Acropolis Cave Suites
Ürgüp is home to the Acropolis Cave Suites, a lavish hotel that feels out of this world. While the rooms are wonderful, most guests rave about the private garden and the abundance of terraces. At night, lights illuminate the landscape, and the fairy chimneys set the tone for a memorable evening. The hotel staff can help you make the most of your time in Cappadocia, whether that means booking a tour to ride horses or a cycling adventure through stunning rock formations.
Yunak Evleri Cave Hotel
Many of the cave hotels in Cappadocia have a rich history, but few can compete with the Yunak Evleri Cave Hotel. This hotel in Urgup dates back to the fifth century. It also boasts an adjacent 19th century Greek mansion, and you’ll have your choice of rooms in both structures.
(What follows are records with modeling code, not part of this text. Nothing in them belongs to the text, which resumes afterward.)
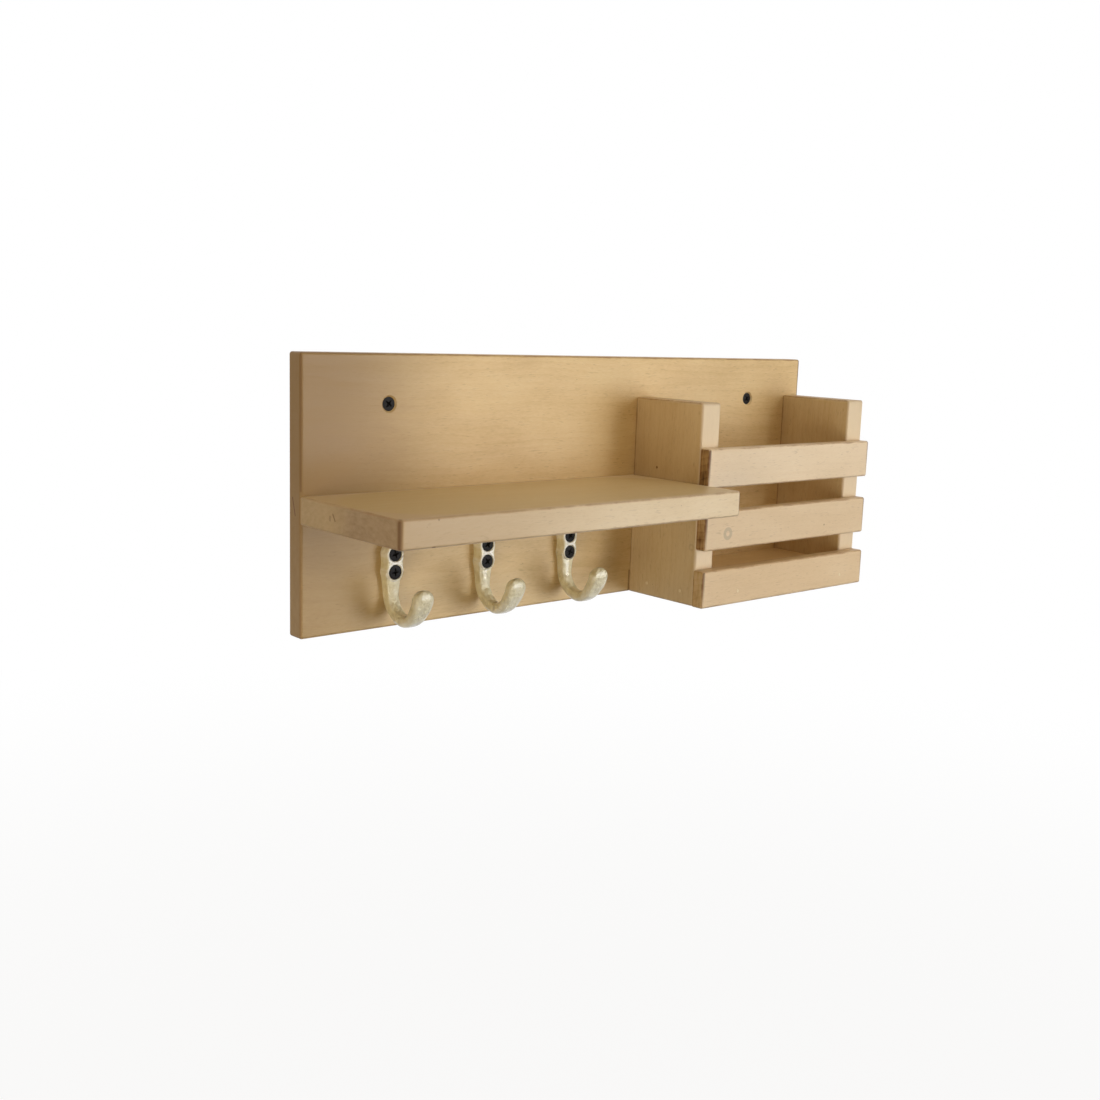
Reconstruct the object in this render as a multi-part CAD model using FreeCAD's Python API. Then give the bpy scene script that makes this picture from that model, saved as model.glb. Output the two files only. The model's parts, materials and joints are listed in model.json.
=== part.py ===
import FreeCAD
import Part
import math
import os
from FreeCAD import Rotation, Vector

# Wall key holder: a wooden backboard that carries a shelf, a slatted pocket
# and a row of cast hooks.
# Millimetres. +X runs right along the wall, +Y into the wall, +Z up.
# The origin is the middle of the backboard's back face.

# Backboard
board_width = 400.0
board_height = 150.0
board_thickness = 12.0

# Shelf, flush with the backboard's left end
shelf_length = 240.0
shelf_depth = 91.0
shelf_thickness = 15.0
shelf_top_height = 76.0
shelf_corner_radius = 2.5

# Pocket: two sides, a bottom between them and three slats across the front
side_thickness = 16.0
side_depth = 57.0
side_height = 125.0
bottom_thickness = 16.0
slat_thickness = 7.0
slat_bottom_thickness = 8.0
slat_bottom_overhang = 1.0
slat_bottom_height = 23.0
slat_middle_height = 24.0
slat_top_height = 24.0
lower_gap = 12.4
upper_gap = 14.5

# Rounding of the arrises that stay free
arris_radius = 1.5

# Hooks: cast in one piece. A flat plate takes two screws, the arm below it
# lies on the board, and a wide bend rises into a thick round tip.
hook_count = 3
hook_first = 54.5
hook_pitch = 63.5
hook_screw_height = 32.0
hook_screw_spacing = 10.0
plate_radius = 5.0
plate_waist_angle = 14.0
plate_height = 7.3
plate_arris = 0.6
neck_half_width = 4.4
neck_length = 10.0
arm_half_width = 3.5
arm_height = 6.0
arm_widest_height = 1.0
bend_start_height = 20.5
bend_radius = 14.0
bend_angle = 145.0
bend_thickness = 6.2
rise_length = 3.7
tip_curve_radius = 16.0
tip_curve_angle = 42.0
tip_half_width = 5.7
tip_thickness = 6.5
tip_round = 5.5
tip_end_angle = 70.0
bend_stations = 5
loft_degree = 3

# Screws and nails
clearance = 0.1
hook_screw_head_radius = 3.75
hook_screw_radius = 1.5
hook_screw_length = 16.0
hook_screw_sink = 0.5
wood_screw_head_radius = 4.0
wood_screw_radius = 2.0
wood_screw_length = 35.0
nail_radius = 1.0
nail_length = 30.0
slat_nail_length = 17.0

# Places of the fasteners
shelf_screw_inset = 40.0
shelf_screw_count = 3
side_screw_low = 36.0
side_screw_high = 100.0
bottom_nail_back = 16.0
bottom_nail_front = 45.0
slat_nail_inset = 32.0
slat_nail_right_inset = 24.0

# Countersunk holes for the wall screws
wall_hole_inset = 54.0
wall_hole_height = 123.0
wall_hole_radius = 2.25
wall_sink_radius = 4.8

# Edges and planes that follow from the sizes
left = -board_width / 2
right = board_width / 2
base = -board_height / 2
front = -board_thickness
pocket_left = left + shelf_length
pocket_front = front - side_depth
shelf_top = base + shelf_top_height
bottom_middle = base + bottom_thickness / 2

pieces = {}


def is_free(edge, seated):
    """Whether an edge lies in none of the seated planes."""
    ends = [vertex.Point for vertex in edge.Vertexes]
    return not any(all(abs(end[axis] - place) < 1e-6 for end in ends) for axis, place in seated)


def board(low, high, seated=(), corner_radius=0.0):
    """A sawn board between two corners. Its arrises are rounded, apart from
    those in a seated plane, given as (axis, place), where it butts on a piece.
    With a corner radius, the upright corners get that radius first."""
    size = high - low
    block = Part.makeBox(size.x, size.y, size.z, low)
    free = [edge for edge in block.Edges if is_free(edge, seated)]
    if corner_radius:
        upright = [edge for edge in free if edge.BoundBox.ZLength > size.z / 2]
        block = block.makeFillet(corner_radius, upright)
        level = [edge for edge in block.Edges if edge.BoundBox.ZLength < size.z / 2]
        free = [edge for edge in level if is_free(edge, seated)]
    radius = min(arris_radius, 0.4 * min(size))
    return block.makeFillet(radius, free) if free else block


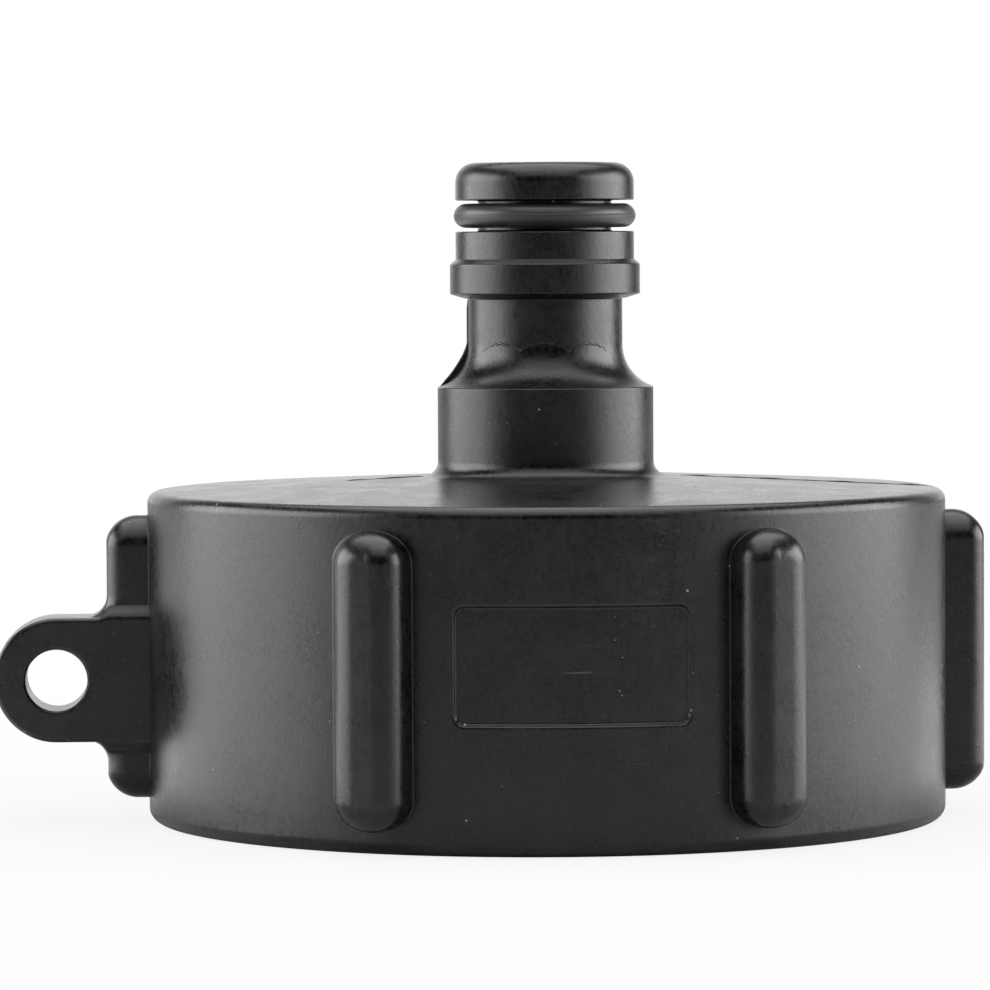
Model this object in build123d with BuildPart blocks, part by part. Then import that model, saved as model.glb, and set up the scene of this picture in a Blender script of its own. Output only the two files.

Handcrafted furnishings and marble bathrooms are some of the upscale touches you can expect on the property. It’s also a five-minute walk from the Goreme National Historic Park, where you can hike, ride horses and explore the incredible landscape for which Cappadocia is known.
Hezen Cave Hotel
Here, in the Cappadocian town of Ortahisar, rock houses climb hills in spectacular style, and the Hezen Cave Hotel shows what a contemporary designer can do with Cappadocia’s traditional architecture as a canvas. The interiors are eclectic, certainly historically influenced, yet full of contemporary comforts, the stone walls providing a healthy dose of ancient romance. Imagine a modern European-style design hotel transplanted to a cave in the Cappadocia hills and you’re essentially there — were it not for the sandstone (and, to be fair, the pervasive silence), you might expect to find the streets of Istanbul awaiting outside.